While investors expect the Fed will eventually reach this number, it will not be for quite some time.
Traders have been looking beyond the September meeting for weeks, indicating that the Fed will engage in a series of rate cuts rather than a one-time adjustment.
“What we’re really looking to [see] here is the data,” David Miller, CIO at Catalyst Funds, said in an email.
“If the data justifies further cuts from here and we see some softness in employment or GDP growth, that would really be the indication that we’re in a full cutting cycle, versus these expected two cuts that are anticipated.”
According to the CME FedWatch Tool data, before the Fed meeting, investors expected the federal funds rate to settle at around 2% by the end of next year, totaling approximately 175 basis points worth of rate cuts.
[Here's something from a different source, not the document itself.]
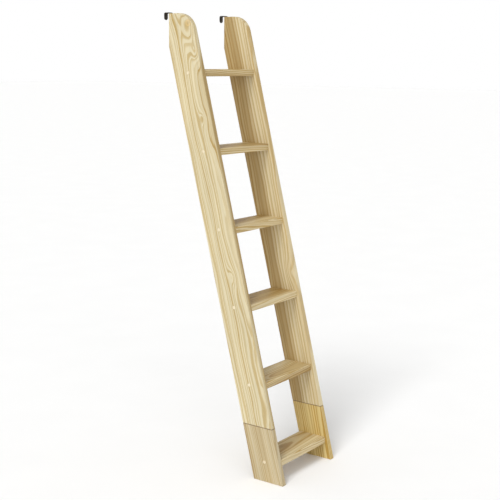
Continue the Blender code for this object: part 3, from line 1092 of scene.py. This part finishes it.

Fed Gov. Christopher Waller, who is considered one of the leading candidates to replace Powell when his term expires in May 2026, says interest rates are as much as 1.5 percentage points above their “neutral” level.
“I would say over the next three or six months, we could see multiple cuts coming in. Whether it’s like every other meeting, every meeting, we’ll have to wait and see [what] the data says,” Waller told CNBC’s “Squawk Box” on Sept. 3.
The neutral level is when interest rates are neither restrictive nor accommodative.
The next two-day FOMC meeting is scheduled to take place on Oct. 28-29.